El entusiasmo por la unión de los países europeos no es nuevo. El 5 de septiembre de 1929 y ante la Liga de las Naciones, Aristide Briand, primer ministro francés, propuso una unión federal de Europa que fue apoyada inmediatamente por los 26 delegados europeos. Se trataba de una integración económica que supondría la supresión de fronteras y aduanas. En particular, la propuesta fue recibida con entusiasmo por el ministro de asuntos exteriores alemán Gustav Stesemann y el inglés Austen Chamberlain, promotores del Acuerdo de Locarno y receptores conjuntamente del Premio Nobel de la Paz.
Todo iba bien y entre septiembre de 1930 y octubre de 1931 funcionó la Commission of Enquiry for European Union dispuestos a llevar a cabo la dicha unión, básicamente económica como digo. Eran otros tiempos. En parte, creo.
Porque el 29 de octubre de 1929 se había producido el «Crash del 29», cuyo aniversario conmemoraremos en unos pocos días, y las condiciones económicas de Europa y los Estados Unidos se fueron deteriorando de forma notable, en especial para los más vulnerables.

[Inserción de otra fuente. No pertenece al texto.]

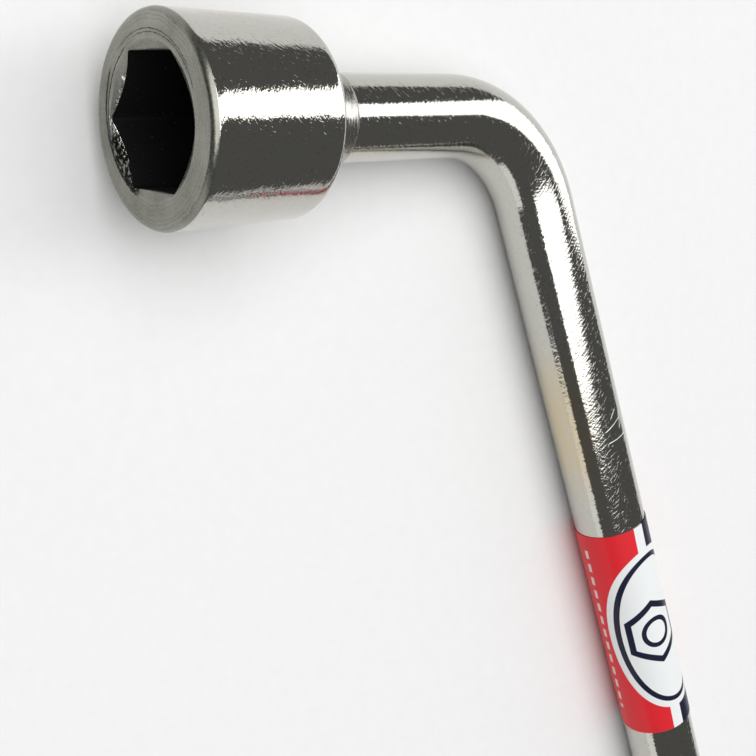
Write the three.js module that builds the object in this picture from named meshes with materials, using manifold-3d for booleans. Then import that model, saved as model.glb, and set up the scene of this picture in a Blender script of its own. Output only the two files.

Desde 1921 Adolf Hitler era el líder del Partido Nacionalsocialista Obrero Alemán (NSDAP). Estos nazis lo refundarían en 1925 (Franz Xaver Schwarz fue el tesorero nacional que reconstruyó su estructura económica y administrativa) y que sería el partido más votado, aunque solo con mayoría simple en las elecciones de 1932. Adolf Hitler sería nombrado canciller, en minoría parlamentaria, en 1933. Ahí empezó todo a verse con sus verdaderas caras.
La historia no se repite, ni en comedia ni en tragedia. Pero sí permite hacerse algunas preguntas sobre lo sucedido. Primero, el aparente (y tal vez real) optimismo de algunos políticos no excesivamente conectados con la cruda realidad circundante. Políticos de élite, avezados diplomáticos, brillantes oradores, dispuestos a mejorar las condiciones de sus conciudadanos que, a lo que parece, pasaba por suprimir las barreras económicas que separaban a los países europeos, todavía renqueantes de lo que había sido la Gran Guerra que después sería llamada Primera Guerra Mundial, ya que hubo una Segunda.

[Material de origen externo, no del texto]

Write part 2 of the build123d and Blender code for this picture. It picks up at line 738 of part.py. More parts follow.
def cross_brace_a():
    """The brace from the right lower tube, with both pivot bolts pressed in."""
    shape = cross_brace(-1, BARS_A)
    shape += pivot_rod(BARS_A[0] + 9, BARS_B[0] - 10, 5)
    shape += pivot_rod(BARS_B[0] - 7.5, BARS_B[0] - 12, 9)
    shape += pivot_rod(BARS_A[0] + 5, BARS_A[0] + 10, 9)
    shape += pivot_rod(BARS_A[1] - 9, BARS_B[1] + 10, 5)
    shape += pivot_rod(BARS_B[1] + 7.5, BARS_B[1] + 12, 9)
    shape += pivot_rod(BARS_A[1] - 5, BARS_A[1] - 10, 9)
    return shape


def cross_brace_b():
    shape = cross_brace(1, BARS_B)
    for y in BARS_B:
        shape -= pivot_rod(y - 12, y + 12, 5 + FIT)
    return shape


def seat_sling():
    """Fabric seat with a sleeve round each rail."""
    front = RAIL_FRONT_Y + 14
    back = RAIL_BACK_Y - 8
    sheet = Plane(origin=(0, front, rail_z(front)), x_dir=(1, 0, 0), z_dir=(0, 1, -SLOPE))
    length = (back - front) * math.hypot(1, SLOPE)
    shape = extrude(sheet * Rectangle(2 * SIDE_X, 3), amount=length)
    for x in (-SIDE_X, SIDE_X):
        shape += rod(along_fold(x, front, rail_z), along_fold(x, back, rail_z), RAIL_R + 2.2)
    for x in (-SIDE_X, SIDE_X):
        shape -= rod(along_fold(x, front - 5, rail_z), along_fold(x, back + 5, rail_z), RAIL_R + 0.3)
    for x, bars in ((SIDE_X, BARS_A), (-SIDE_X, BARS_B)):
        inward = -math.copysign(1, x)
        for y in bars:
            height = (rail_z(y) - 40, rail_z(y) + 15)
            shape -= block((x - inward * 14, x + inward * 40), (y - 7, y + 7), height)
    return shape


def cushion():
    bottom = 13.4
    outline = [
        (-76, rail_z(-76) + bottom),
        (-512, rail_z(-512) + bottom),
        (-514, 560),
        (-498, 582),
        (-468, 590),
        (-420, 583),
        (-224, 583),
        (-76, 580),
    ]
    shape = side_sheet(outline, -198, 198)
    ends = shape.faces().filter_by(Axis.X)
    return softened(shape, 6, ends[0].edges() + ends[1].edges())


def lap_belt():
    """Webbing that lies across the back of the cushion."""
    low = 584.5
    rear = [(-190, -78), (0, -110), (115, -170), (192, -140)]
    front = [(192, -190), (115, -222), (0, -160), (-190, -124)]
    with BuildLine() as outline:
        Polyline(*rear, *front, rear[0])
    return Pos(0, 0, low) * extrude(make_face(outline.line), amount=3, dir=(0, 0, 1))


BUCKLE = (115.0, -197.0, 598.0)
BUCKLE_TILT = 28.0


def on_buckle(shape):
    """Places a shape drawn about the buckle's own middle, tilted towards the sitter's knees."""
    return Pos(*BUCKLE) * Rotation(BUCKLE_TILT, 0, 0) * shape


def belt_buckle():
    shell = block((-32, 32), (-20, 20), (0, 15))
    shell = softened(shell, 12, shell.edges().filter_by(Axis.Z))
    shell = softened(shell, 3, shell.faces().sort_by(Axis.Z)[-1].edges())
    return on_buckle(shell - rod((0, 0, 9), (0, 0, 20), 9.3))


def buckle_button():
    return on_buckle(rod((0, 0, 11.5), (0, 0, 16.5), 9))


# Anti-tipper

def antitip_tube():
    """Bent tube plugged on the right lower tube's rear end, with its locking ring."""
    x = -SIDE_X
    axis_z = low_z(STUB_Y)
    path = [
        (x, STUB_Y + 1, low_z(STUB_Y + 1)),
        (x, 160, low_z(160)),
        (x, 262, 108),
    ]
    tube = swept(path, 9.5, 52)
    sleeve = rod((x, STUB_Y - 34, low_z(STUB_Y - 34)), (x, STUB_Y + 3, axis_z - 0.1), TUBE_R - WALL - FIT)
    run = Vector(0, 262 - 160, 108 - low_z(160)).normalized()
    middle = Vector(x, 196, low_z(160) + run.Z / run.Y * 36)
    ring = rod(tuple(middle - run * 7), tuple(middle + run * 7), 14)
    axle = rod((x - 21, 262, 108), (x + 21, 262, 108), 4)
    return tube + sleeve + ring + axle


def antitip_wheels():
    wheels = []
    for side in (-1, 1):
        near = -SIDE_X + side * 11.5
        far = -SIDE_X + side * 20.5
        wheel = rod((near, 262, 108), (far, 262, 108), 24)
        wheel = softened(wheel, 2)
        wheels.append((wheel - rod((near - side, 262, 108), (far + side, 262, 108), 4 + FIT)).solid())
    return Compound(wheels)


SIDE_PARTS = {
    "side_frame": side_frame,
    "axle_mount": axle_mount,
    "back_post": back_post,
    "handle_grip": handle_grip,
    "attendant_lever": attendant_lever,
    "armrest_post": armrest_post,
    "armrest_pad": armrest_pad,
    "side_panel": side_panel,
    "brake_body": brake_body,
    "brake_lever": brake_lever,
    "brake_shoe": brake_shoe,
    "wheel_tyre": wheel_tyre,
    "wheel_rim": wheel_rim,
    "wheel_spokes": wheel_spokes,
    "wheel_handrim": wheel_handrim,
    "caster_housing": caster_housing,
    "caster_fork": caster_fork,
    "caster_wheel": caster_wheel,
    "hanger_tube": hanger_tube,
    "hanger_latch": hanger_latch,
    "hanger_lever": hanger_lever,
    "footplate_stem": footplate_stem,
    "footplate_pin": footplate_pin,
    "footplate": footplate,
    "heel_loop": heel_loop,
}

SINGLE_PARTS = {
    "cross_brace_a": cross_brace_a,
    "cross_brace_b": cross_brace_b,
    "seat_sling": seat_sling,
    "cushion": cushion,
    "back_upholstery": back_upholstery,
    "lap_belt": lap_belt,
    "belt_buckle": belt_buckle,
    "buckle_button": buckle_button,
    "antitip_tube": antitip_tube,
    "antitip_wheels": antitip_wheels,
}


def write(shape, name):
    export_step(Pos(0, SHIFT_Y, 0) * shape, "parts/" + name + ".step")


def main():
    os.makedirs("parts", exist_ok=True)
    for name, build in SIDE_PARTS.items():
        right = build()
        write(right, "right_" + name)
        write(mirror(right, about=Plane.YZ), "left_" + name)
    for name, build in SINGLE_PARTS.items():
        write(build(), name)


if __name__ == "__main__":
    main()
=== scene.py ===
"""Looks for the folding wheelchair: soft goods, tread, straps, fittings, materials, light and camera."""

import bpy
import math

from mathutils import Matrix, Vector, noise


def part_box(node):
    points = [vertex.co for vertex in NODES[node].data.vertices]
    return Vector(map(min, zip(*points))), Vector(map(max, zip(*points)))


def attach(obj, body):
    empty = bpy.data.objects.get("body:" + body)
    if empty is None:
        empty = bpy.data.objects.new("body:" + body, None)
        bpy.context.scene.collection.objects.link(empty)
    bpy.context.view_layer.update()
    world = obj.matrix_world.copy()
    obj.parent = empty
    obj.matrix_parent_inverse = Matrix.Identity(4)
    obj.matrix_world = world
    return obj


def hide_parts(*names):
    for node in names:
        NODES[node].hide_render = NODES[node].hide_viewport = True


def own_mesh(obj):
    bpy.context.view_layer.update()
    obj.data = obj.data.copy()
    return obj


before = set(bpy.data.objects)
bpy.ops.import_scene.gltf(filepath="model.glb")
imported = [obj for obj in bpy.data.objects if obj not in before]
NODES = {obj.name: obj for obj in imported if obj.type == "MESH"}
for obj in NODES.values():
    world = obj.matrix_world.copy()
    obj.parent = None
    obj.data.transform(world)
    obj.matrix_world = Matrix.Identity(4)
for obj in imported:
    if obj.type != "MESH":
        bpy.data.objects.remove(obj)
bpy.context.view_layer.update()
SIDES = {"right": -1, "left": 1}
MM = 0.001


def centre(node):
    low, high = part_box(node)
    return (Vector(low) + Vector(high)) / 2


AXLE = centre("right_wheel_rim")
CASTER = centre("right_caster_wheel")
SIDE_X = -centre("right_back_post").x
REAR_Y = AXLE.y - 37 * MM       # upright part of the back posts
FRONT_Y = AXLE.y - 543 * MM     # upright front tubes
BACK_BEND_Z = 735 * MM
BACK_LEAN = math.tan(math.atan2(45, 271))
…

Supongámoslos racionales: ponían los medios que juzgaban que mejor llevarían al fin de la política, que es el bien común o el interés general. Alguna rebajilla habría que hacer al caso, pero su mayor problema es que, en condiciones económicas particularmente adversas, lo que priman son los sentimientos, no las razones. Y el sentimiento nacional es uno de ellos, más si viene bajo tintes religiosos. Digo religiosos no en el sentido de confesionales sino en el de incluir dogmas indemostrables y grandiosos, rituales colectivos como las grandes manifestaciones que fomentan la identidad igualmente colectiva (el individuo se sumerge en la masa), organizaciones «eclesiásticas» y signos distintivos. Distintivos frente a otros que, en la cada vez más obvia lucha entre el Bien (nosotros) y el Mal (ellos), sirven para marcar los bandos con claridad y se convierten en instrumentos útiles para la confrontación... que es exactamente lo contrario de lo que promulgaban los tal vez bienintencionados políticos de la Liga de las Naciones.

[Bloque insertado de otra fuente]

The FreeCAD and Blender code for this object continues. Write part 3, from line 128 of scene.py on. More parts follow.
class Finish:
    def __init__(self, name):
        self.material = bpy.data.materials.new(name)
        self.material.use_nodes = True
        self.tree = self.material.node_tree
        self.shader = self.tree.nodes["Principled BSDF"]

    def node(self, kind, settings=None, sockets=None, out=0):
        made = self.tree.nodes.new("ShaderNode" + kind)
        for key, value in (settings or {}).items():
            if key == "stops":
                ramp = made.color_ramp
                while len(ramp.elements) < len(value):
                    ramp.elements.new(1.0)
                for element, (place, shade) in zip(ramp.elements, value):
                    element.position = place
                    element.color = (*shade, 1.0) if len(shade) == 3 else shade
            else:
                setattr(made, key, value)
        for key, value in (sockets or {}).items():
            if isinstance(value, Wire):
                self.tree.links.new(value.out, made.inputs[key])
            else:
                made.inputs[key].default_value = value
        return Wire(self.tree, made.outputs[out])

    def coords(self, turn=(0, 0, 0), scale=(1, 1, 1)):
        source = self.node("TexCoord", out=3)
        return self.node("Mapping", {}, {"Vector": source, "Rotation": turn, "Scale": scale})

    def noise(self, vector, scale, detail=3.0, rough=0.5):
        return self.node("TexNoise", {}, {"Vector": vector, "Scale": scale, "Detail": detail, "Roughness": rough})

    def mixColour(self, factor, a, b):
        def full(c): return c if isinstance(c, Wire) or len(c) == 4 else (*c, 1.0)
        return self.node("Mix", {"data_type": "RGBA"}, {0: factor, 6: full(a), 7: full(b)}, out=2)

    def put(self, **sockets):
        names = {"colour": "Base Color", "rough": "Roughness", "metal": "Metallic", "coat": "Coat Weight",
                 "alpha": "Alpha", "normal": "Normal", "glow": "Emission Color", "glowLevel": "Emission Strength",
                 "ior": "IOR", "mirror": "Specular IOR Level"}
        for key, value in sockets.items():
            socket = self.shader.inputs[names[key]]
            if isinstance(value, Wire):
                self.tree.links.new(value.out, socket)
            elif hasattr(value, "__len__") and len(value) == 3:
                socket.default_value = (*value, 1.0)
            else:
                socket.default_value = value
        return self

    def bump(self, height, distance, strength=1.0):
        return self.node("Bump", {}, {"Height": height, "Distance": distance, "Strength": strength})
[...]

Lejos de mí la funesta manía de encontrar en lo económico al determinante en última instancia de todo acontecimiento. Pero resulta poco discutible que en el fracaso de aquel proyecto de «Unión Europea», algo tuvo que ver la crisis económica general (que esa sí que no conocía fronteras) y los fenómenos políticos que la acompañaron y que terminarían haciendo crisis en la llamada Segunda Guerra Mundial.
No es el caso ahora, después de Lehman Brothers y temiendo al Deutsche Bank. Lo que domina ahora es el pesimismo. General sobre lo que puede suceder y particular sobre el futuro de la ahora ya existente Unión Europea cuya continuidad está en franco peligro y proliferan las propuestas para seguir los pasos del «Brexit» (el Front Nacional, que podría ganar las elecciones francesas del año próximo, no es el único que lo propone: también en Holanda) o, al menos, para entrar a saco en sus instituciones en un proceso que tendría poco de reforma y mucho de ruptura.
Hay, sí, movimientos poco democráticos incluso bajo capa de democratismo extremo, pero, de momento, casi nadie se atreve a pronosticar un auge violento aunque sí Guerra Fría. Pero tampoco (casi) nadie se atrevía a vaticinar el hundimiento de la Unión Soviética y ya ven qué queda de aquellos polvos: estos lodos.
Quien se ha escaldado con anteriores pronóstico, del agua fría huye. Pero insistiré sobre uno de los elementos de aquel entonces que se pueden encontrar en la actualidad: el descrédito de la democracia liberal.